Lucas Werkmeister (talkcontribs)

I see, interesting approach… I think this is doable, but since the index page (toolforge:lexeme-forms) groups templates by language code, they’ll be separated there: one group for اردو (ur), and one group for हिन्दी (hi). (I’m not sure if the blocks would be adjacent or not… so far, the groups are sorted by language code, so hi and ur would be quite a bit apart – but I could also put them next to each other, I think.) Does that sound okay?

عُثمان (talkcontribs)

If they can be placed next to each other, that would be perfect - I think it would make sense to place them in the alphabetical position of "hi" since this is what the joined language name also starts with.

Lucas Werkmeister (talkcontribs)

Regarding the template identifiers, I think it would make more sense to put the language code at the end (e.g. hindustani-noun-masculine-ur) – I think that would match the “more general parts first” guideline that I generally follow for the identifiers, for example:

  • hindustani-noun-masculine-hi
  • hindustani-noun-masculine-ur – still a masculine noun in Hindustani, only the language code changed
  • hindustani-noun-feminine-hi – still a noun but now feminine
  • hindustani-adjective-red-hi – still Hindustani but no longer a noun

Though it’s not totally clear (hi/ur is a bit more “orthogonal” to the other “dimensions” than usual, perhaps).

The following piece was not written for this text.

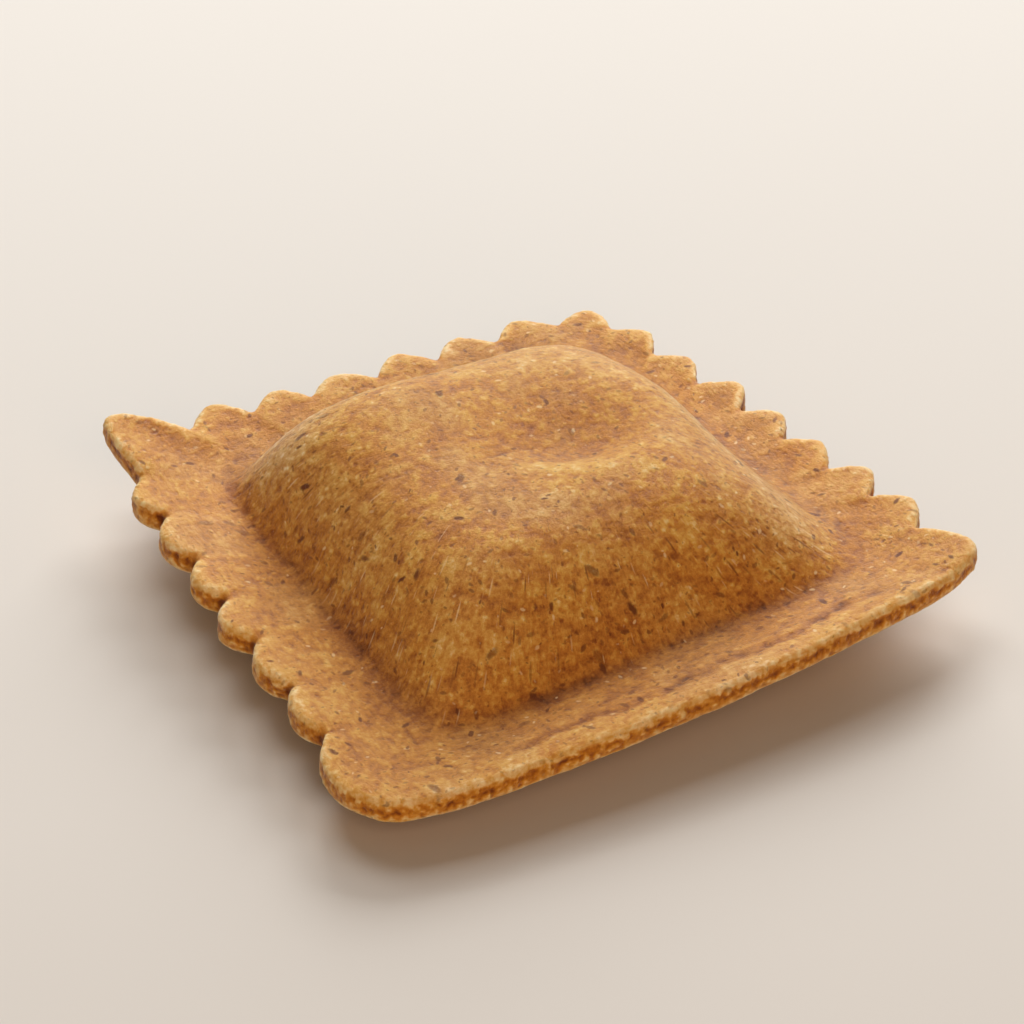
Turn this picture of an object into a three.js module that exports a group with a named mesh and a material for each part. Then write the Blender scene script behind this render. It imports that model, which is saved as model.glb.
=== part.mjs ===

But on a more practical note, it might make editing the URL easier to toggle between the Hindi and Urdu templates ^^ [edit: What do you think?]

And a more straightforward thing: the last two forms (the optional ones) in the Hindi version of the feminine noun template have masculine (Q499327) instead of feminine (Q1775415) as the grammatical feature, is that intentional or a copy+paste mistake? (I suspect the latter, since the Urdu version has feminine (Q1775415) for all six forms.)

عُثمان (talkcontribs)

That makes sense regarding the language codes, I have changed the identifiers accordingly. And yes, that was a copy paste mistake on the Hindi feminine vocative forms, thanks for catching that

Lucas Werkmeister (talkcontribs)

Alright, thanks! Then I’ll start transcribing the templates (and hopefully not notice anything else amiss).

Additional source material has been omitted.